Dan penutup ayat, "Sesungguhnya Engkau Mahakuasa atas segala sesuatu," adalah penegasan akhir dari kemahakuasaan Allah yang absolut. Tidak ada satupun hal yang berada di luar pengetahuan, kemampuan, dan kehendak-Nya. Segala sesuatu yang terjadi, baik yang tampak baik maupun yang tampak buruk bagi pandangan manusia, semuanya berada dalam pengaturan-Nya yang sempurna dan memiliki hikmah yang mendalam.

Implikasi dan Refleksi

Memahami Ali Imran 3:26 membawa implikasi yang signifikan dalam kehidupan seorang Muslim. Pertama, ayat ini menumbuhkan sifat tawadhu' (rendah hati). Mengetahui bahwa kekuasaan dan kemuliaan sepenuhnya milik Allah, seorang mukmin tidak akan merasa sombong atau angkuh atas pencapaian duniawinya. Ia akan menyadari bahwa semua itu adalah karunia yang bisa dicabut kapan saja.

Kedua, ayat ini memperkuat keyakinan (iman) kepada Allah. Keteguhan hati akan tumbuh ketika kita memahami bahwa Allah adalah Sang Pemilik Kekuasaan Tertinggi. Ini membuat kita tidak takut pada kekuasaan makhluk, melainkan hanya takut kepada Allah.

Ketiga, ayat ini memberikan ketenangan jiwa. Ketika menghadapi kesulitan, cobaan, atau ketidakadilan di dunia, seorang mukmin dapat berserah diri kepada Allah, mengetahui bahwa segala sesuatu berada dalam genggaman-Nya dan ada hikmah di baliknya.

Terakhir, ayat ini mengajarkan pentingnya memohon kepada Allah dan beramal saleh. Karena segala kebaikan ada di tangan-Nya, maka cara terbaik untuk meraih kebaikan adalah dengan mendekatkan diri kepada-Nya melalui ibadah dan perbuatan baik.

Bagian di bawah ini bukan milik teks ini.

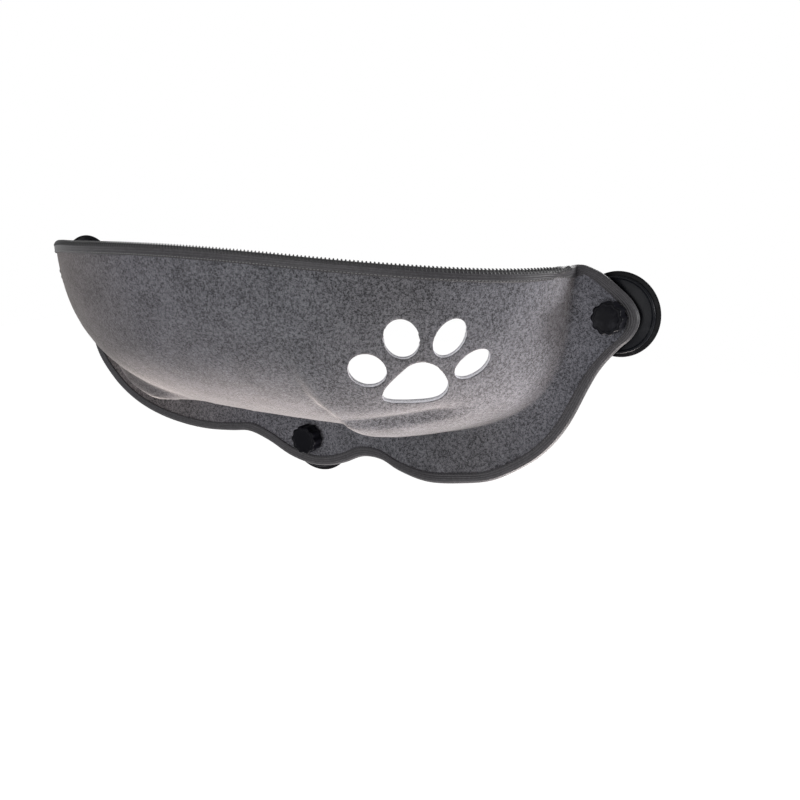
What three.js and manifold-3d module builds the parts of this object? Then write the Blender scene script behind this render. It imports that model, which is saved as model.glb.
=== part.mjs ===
// Window mounted cat perch: a felt hammock held on a window pane by three suction cups.
// Millimetres, +Z up. The glass is the plane y = 0 and the room is at negative y.
// The origin lies on the glass, midway between the axes of the two upper cups.

import * as THREE from 'three';
import { NURBSCurve } from 'three/addons/curves/NURBSCurve.js';
import { mergeVertices, toCreasedNormals } from 'three/addons/utils/BufferGeometryUtils.js';
import Module from 'manifold-3d';

const wasm = await Module();
wasm.setup();

// Where the three cups stand on the glass
const cupSpacing = 598;
const lowerCupDrop = 143;

// Felt sheet, and how far it reaches past the upper studs and below the lower one
const feltThickness = 3.5;
const studHoleRadius = 6.3;
const earReach = 20.5;
const tabReach = 26;

// Pouch: its rim is half an ellipse in plan, and its floor joins the flange along a fold
const rimInset = 29.5;
const rimDepth = 186;
const rimEndAngle = THREE.MathUtils.degToRad(79);
const rimHeight = 41.9;
const rimRise = 13;
const rimRisePower = 4;
const foldInset = 36;
const foldAboveStud = 24;
const foldHeight = 38.5;
const foldSquareness = 3.4;
const foldBend = 13;
const leftCornerDrop = 10;
const floorAngles = [22, 44, 64, 82].map(THREE.MathUtils.degToRad);

// The pouch sags lower on its right, past a pleat beside the middle
const sagDrop = 9;
const sagStartShare = 0.28;
const sagRampShare = 0.074;
const sagCentreShare = 0.36;
const sagReachShare = 0.21;

// The lobes between the cups lean away from the glass
const rightLobeLean = 17;
const leftLobeLean = 2;
const lobeCentreShare = 0.47;
const lobeReachShare = 0.21;
const lobeFadeShare = 0.62;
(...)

Surah Ali Imran ayat 26 adalah permata ajaran Islam yang mengajarkan tentang esensi kekuasaan dan kehendak Ilahi. Dengan merenungkan dan mengamalkan kandungannya, seorang Muslim dapat memperdalam hubungannya dengan Sang Pencipta, menumbuhkan ketenangan dalam menghadapi kehidupan, dan meraih kemuliaan hakiki di dunia dan akhirat.